» What is being asked
Find the lines with "part" in them and copy them out.

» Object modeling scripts
┏━━
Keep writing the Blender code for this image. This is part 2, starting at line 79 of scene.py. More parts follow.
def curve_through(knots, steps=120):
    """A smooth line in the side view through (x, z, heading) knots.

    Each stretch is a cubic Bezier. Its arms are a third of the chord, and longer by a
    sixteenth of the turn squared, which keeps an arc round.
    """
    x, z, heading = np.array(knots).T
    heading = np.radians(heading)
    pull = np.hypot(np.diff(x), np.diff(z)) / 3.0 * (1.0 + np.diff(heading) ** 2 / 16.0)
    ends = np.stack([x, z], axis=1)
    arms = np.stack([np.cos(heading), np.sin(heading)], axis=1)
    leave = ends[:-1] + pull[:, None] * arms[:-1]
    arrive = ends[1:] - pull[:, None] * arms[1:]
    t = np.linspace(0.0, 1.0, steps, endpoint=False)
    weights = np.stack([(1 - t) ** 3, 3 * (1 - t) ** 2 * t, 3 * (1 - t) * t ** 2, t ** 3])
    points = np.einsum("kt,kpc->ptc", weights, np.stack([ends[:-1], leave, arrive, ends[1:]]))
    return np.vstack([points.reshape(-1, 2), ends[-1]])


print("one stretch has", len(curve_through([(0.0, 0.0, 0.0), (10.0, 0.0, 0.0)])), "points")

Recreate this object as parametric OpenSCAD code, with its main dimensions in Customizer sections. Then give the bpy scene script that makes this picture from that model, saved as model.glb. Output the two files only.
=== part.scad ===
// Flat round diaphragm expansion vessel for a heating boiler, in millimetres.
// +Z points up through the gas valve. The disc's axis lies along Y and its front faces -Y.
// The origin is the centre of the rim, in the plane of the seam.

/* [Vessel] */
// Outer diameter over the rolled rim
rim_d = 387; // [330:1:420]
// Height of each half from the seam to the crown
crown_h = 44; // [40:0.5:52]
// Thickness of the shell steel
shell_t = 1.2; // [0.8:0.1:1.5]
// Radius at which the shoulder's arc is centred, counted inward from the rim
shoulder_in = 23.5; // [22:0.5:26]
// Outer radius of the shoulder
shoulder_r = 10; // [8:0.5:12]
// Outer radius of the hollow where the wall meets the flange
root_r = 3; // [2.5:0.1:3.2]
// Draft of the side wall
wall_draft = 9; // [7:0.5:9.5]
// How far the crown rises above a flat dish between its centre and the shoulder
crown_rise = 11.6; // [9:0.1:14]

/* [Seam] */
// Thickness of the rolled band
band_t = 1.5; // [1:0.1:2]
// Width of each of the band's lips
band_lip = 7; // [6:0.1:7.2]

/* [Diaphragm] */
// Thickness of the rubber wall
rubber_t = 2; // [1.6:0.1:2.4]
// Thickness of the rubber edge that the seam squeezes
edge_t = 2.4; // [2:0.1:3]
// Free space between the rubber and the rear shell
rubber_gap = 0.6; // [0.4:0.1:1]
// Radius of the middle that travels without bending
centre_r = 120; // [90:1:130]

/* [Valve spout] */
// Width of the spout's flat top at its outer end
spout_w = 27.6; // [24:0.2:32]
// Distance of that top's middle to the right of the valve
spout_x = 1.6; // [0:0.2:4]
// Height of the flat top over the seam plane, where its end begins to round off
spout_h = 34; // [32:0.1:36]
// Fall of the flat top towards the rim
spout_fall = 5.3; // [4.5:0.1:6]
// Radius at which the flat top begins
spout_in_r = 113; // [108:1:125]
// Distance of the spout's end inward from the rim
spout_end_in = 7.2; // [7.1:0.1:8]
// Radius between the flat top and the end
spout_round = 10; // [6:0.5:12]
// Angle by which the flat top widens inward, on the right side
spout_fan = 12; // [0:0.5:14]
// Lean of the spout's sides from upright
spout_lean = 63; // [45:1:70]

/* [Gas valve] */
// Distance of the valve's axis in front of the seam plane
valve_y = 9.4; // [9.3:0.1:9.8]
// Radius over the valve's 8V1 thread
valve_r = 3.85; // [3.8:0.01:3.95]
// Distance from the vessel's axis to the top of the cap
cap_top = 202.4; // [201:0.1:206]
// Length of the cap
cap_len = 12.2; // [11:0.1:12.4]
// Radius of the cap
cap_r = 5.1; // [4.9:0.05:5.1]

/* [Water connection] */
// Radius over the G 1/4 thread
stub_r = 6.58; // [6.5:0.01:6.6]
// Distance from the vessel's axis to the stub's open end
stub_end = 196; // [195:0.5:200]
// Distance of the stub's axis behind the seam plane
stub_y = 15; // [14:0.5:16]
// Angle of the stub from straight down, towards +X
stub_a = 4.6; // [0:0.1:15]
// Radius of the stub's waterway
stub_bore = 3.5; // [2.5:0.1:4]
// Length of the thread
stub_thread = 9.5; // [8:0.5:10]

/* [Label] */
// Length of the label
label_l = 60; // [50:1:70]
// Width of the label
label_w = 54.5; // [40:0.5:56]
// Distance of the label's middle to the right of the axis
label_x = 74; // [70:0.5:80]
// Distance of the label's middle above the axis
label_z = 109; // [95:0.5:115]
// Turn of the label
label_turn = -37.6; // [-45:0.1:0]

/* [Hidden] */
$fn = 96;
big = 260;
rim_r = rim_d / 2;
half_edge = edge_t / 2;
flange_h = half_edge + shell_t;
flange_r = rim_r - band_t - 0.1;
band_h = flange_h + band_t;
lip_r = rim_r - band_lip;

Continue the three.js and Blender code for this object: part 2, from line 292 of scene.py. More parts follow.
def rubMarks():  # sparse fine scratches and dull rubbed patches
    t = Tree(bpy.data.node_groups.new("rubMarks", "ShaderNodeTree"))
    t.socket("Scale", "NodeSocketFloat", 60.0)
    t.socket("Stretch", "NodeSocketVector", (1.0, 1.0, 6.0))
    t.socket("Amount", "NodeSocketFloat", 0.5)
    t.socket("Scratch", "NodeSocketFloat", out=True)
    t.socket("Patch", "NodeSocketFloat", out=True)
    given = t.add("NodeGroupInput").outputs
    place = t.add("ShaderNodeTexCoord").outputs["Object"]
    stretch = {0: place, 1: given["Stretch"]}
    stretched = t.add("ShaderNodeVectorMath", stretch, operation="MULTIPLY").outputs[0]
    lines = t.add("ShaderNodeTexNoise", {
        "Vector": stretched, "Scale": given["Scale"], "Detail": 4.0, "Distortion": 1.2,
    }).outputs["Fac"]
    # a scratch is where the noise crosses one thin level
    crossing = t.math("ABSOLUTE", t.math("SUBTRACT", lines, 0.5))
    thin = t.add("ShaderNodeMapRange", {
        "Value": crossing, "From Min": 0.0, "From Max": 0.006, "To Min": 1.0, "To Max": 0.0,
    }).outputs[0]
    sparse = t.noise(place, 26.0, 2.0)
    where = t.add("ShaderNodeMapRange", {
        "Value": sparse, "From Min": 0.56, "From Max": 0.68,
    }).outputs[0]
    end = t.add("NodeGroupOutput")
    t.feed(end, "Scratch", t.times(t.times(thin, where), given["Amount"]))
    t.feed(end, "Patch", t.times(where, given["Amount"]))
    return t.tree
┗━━
» Exercise result
Keep writing the Blender code for this image. This is part 2, starting at line 79 of scene.py. More parts follow.
=== part.scad ===
Continue the three.js and Blender code for this object: part 2, from line 292 of scene.py. More parts follow.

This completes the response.